Взяв на вооружение убийственную силу логики, Э. Байков штурмует кажущиеся неприступными высоты глобальной проблематики, успешно разоблачает различного рода масонерные девиации, все более заполоняющие современную гуманитарную науку, и – взяв шире – дает отпор самим попыткам засадить плевелами суемудрия ниву знания человеческого.
Значение Байкова-мыслителя трудно переоценить – в условиях фактического непризнания и саботажа со стороны официальных научных структур он оказывает на весь строй их жизни и работы сильнейшее давление, производит «эффект внешнего источника движения» для окостеневшей и погрязшей в парадигмах позапрошлого века общественной мысли.
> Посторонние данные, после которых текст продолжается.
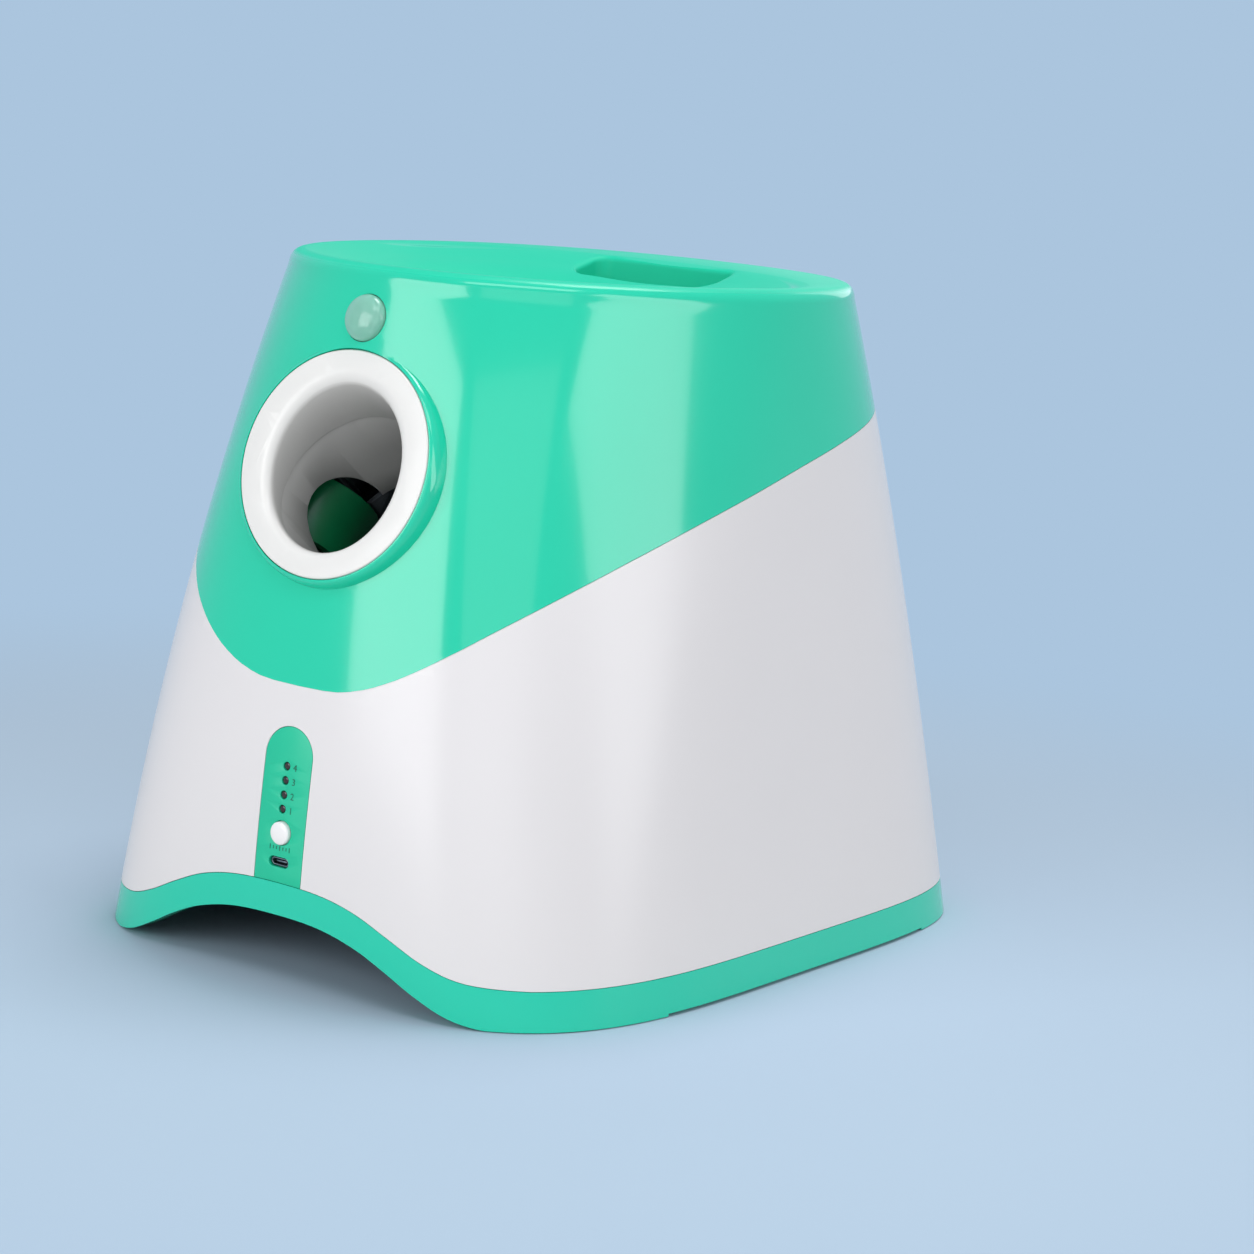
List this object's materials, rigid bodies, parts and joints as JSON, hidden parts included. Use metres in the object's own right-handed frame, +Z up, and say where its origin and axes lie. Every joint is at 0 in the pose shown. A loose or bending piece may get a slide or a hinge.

Часто именно Э. Байков становится инициатором общественно-значимых дискуссий в СМИ и научной среде, его заявления и выступления имеют долгое эхо. Зачастую это эхо его неприятия, отторжения и оппонирования ему, решительное размежевание с ним. Но – факт остается фактом – его работы не могут никого оставить равнодушным.
Имея за спиной поддержку всей структуры ЕврАПИ, сконцентрировавшей лучшие эвристические силы современного Урала, Байков получил возможность более остро и ребристо ставить парадоксальные вопросы, разворачивать сеть лемм и короллариев. К тому же духовная эволюция мыслителя от бунта и экстрима сознания, от острой экзистенции к соборности и созидательной несуетной социо-органике представляют нам в последние годы (2001–2004) в каком-то смысле другого Байкова, человека, расставшегося с частью самого себя, оппонирующего в каком-то смысле идеосводу ряда своих ранних работ.
Это открывает нам того самого, неуемного в познании дискретного мыслителя, рассеявшего себя среди вопросов и ответов, вызовов и реакций, среди толпы и рокочущих водопадов текущего момента. И – неповторимого в своей дискретности, как Розанов, незаменимого, обогащающего дух и грандиозной эрудицией (эрудиции Байкова, всеохватности его погружения в предмет изумляются многие академики), и свежей остротой силлогистики, и смелым полетом фантазии и допущений, и, наконец, горячей живой человечностью, пламенным гуманизмом творца и таланта.